Healing - Is There Another Way?
Scriptural Methods for Healing
Reiki, Therapeutic Touch and Healing Touch all offer alternative ways to experience healing. What does the Bible say are God's method's for healing?
It has been noticed, in relation to other spiritual experiences, that God is a God of variety. His methods are not stereotyped by any means. This is true also in relation to the manner in which Divine Healing is administered. The following are six different ways in which people receive healing from the Lord.
A. Pray for Yourself.
James 5:13 says: “Is any among you afflicted, let him pray.” Apparently, it is scriptural to pray for yourself when afflicted.
B. Ask Someone Else to Pray for you.
James 5:16 instructs: “… pray one for another that ye may be healed.” Any sincere Christian who believes can pray for another. No ministerial credentials nor special gifts of the Spirit are necessary.
C. Call for the Elders of the Church. James 5:14-16 has often been called the New Testament Healing Covenant.
Is any sick among you? let him call for the elders of the church; and let them pray over him, anointing him with oil in the name of the Lord: and the prayer of faith shall save the sick, and the Lord shall raise him up; and if he have committed sins, they shall be forgiven him. Confess your faults one to another, and pray one for an other, that ye may be healed. The effectual fervent prayer of a righteous man availeth much.
This should be the regular procedure for those in fellowship with a local church. These verses clearly teach that God is no respecter of persons, but that all may be healed. The promise stipulates “Is any sick among you?” There is no discrimination whatever. It is God's Will to heal any and all who will call. “The prayer of faith” would be that prayer offered by the elders. There is a responsibility resting upon them. The sick exercises his faith when he calls for the elders. The elders pray the prayer of faith. Some have gone so far as to say that the elders were supposed to “massage” the sick person with oil, and this was the cause of his recovery.
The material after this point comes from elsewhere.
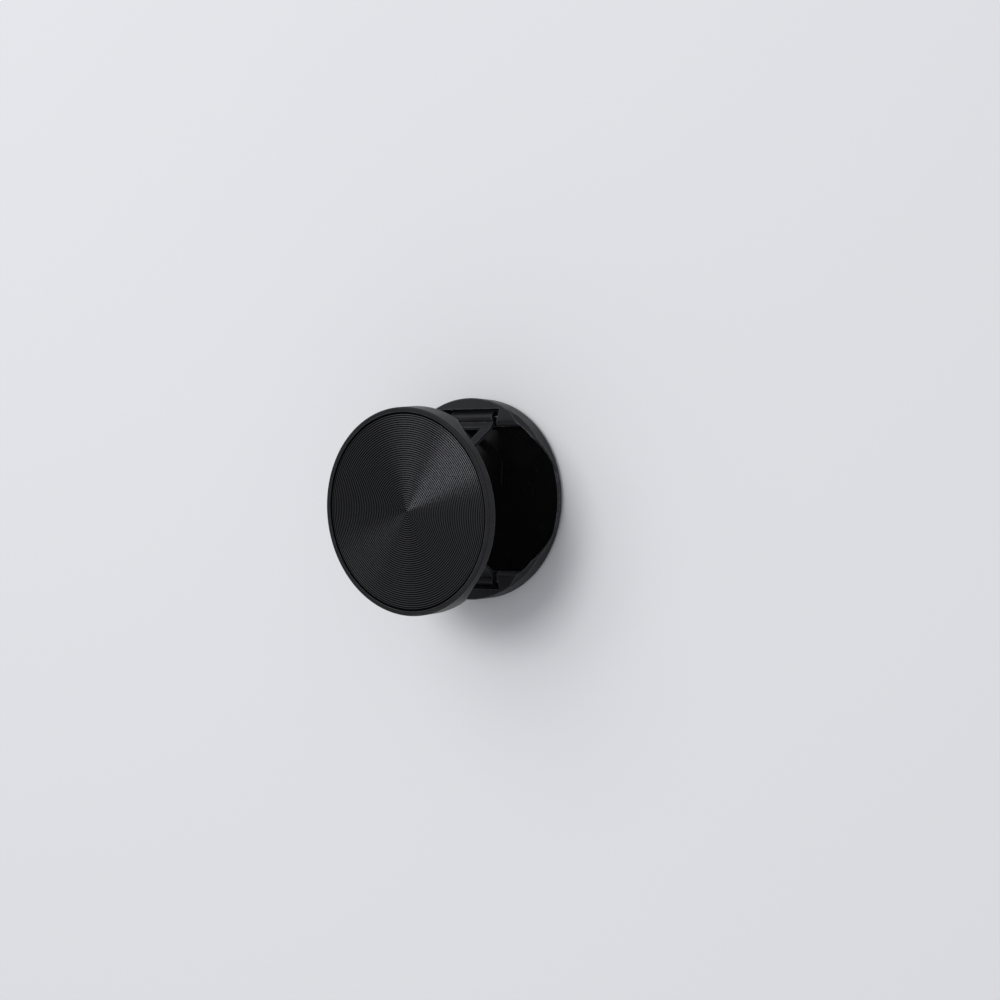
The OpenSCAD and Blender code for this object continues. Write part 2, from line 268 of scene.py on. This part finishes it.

There certainly is no oil known to medical science which can guarantee healing, regardless of what the affliction is.
The text does not say that the oil healed the sick; it was “the prayer of faith,” “and the Lord will raise him.” We believe the oil is a symbol of the Holy Spirit, Who quickens our mortal body (Rom 8:11). Some associate the oil, as the means of healing, with Hezekiah's poultice of figs (2 Kings 20:7). It is amazing how people can have more faith in a little oil, or in a bunch of figs, than they do in the Power of God!
D. By Laying On of Hands.
“These signs shall follow them that believe; In my name … they shall lay hands on the sick, and they shall recover” (Mark 16:17,18). It should be carefully noted here, that no mention is made of anointing with oil, or of praying for the sick. All that is said is that those who believe shall lay their hands on the sick in the name of Jesus. This is the method which Jesus used on a number of occasions. In the following scriptures Jesus is said to have touched the sick, or laid His hand or hands upon them: Matt 8:15; Mark 6:5; 8:23,25; Luke 4:40; 5:13; 13:13. Today, when the believing one lays his hands on the sick in the name of Jesus, it is as though the hands of Jesus were laid thereon.
E. Special Miracles Through Handkerchiefs and Aprons.
“And God wrought special miracles by the hands of Paul: so that from his body were brought unto the sick handkerchiefs or aprons, and the diseases departed from them, and the evil spirits went out of them” (Acts 19:11,12). These were “special miracles” in that there were no scriptural instructions concerning them. Paul must have simply been guided by the Holy Spirit in this matter. Many churches have followed a similar pattern and have given out small pieces of cloth, over which prayer has been made, and sometimes they have been anointed with oil. Some most remarkable miracles have been reported from the use of this method. It is understood that the “prayer cloth” has no virtue in itself, but provides an act of faith by which one's attention is directed to the Lord Who is the Great Physician.
F. Spiritual Gifts of Healing.
“For to one is given by the Spirit … to another the gifts of healing …” (1 Cor 12:9). “God hath set some in the church … then gifts of healings …” (1 Cor 12:28). Inasmuch as this subject is covered thoroughly under the Gifts of the Spirit, it will not be elaborated on here. Two things are of special interest. First, this is the only gift of the Spirit which is in the plural. Suggested reasons for this are given in the study of the gifts. Second, in the list of healings wrought through the Apostles as recorded in the book of Acts, previously listed in this chapter, it is of interest that in no case did the apostles pray for the sick to be healed. In several cases, there was prayer about the sick person; but, the healing seemed to be administered by the power which had been given them for this ministry. They probably had the “gifts of healing.”